During 1936 all the shares of Kathryn Lammerding and Walter H. Hildick, Jr., were sold by their father and the proceeds turned over to them. During the same year, 1936, 500 shares of Helen A. K. Hildick’s stock were sold by Walter H. Hildick at her insistence and the proceeds turned over to her. Hildick’s wife wanted him to sell more, and he would not do it, so she sold 1,500 shares short, and made actual delivery of the stock in January 1938. He turned over „to her in April 1936 the certificates for the remaining 1,500 shares belonging to her. When the stock (of all the petitioners) was sold it brought approximately $11 per share.

Petitioners contend that they did not receive and become the owners of the stock in issue in 1934, but received it and became the owners of it in 1933 or 1936 (with respect to the stock transferred to Helen A. K. Hildick) and in 1933 or 1936 or never (with respect to the stock transferred to Kathryn Lammerding and Walter H. Hildick, Jr.), and therefore had no income in 1934 arising from or growing out of the transfer of the stock to the petitioners.
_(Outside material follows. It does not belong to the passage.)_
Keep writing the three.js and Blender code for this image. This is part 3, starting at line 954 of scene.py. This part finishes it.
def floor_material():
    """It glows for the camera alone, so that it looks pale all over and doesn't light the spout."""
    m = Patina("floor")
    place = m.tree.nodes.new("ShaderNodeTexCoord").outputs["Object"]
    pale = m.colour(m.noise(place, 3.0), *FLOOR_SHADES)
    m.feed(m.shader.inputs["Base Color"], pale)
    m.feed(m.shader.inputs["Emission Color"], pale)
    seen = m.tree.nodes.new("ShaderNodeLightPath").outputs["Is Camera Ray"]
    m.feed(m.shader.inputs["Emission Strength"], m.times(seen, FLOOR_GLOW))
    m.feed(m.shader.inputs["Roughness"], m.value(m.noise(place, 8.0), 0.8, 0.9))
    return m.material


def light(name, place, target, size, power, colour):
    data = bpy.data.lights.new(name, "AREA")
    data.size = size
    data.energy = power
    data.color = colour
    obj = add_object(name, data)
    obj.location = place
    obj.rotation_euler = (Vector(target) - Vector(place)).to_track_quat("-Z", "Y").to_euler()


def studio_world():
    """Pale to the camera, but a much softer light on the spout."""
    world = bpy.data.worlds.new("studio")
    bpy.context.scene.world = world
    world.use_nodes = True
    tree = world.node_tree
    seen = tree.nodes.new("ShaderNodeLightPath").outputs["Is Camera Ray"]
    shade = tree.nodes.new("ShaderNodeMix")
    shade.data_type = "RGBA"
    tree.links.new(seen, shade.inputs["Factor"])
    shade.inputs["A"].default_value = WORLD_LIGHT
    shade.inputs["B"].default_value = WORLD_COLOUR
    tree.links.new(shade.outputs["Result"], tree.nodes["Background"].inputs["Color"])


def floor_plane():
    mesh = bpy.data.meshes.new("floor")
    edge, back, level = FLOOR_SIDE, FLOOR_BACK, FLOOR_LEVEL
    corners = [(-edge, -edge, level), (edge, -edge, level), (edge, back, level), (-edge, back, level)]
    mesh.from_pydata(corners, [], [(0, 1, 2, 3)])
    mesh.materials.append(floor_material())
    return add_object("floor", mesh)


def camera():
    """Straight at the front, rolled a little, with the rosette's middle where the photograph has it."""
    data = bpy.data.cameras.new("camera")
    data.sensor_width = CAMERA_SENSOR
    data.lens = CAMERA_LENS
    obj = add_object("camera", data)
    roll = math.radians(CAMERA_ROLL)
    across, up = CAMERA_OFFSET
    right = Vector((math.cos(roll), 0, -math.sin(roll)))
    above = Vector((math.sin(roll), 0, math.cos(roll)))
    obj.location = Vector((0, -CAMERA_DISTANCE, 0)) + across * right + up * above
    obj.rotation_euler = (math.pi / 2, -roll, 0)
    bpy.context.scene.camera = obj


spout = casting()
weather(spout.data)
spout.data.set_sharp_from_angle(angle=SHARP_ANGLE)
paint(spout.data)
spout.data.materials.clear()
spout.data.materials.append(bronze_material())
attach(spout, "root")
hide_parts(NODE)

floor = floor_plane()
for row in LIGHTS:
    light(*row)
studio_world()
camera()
Petitioners further contend that the value of the stock involved was not its market price because the market was “made” and because of restrictive agreements; moreover, that any value of the stock when received, as aforesaid, above the loans was a gift from Walter H. Hildick.

*594The transactions with respect to the loans involved herein were between members of one family, all of whom testified and were the only persons who testified at the hearing. Their testimony touching certain phases of the transactions is in some respects rather indefinite and inconsistent and statements made in explanation thereof have not been altogether satisfactory or convincing. This, possibly, in some measure may be accounted for by the fact that the transactions were between members of the same family and, though of a business nature, probably were conducted more loosely or carelessly and impressed on their minds and memories less forcibly than would have been the case if the interested parties had not been related.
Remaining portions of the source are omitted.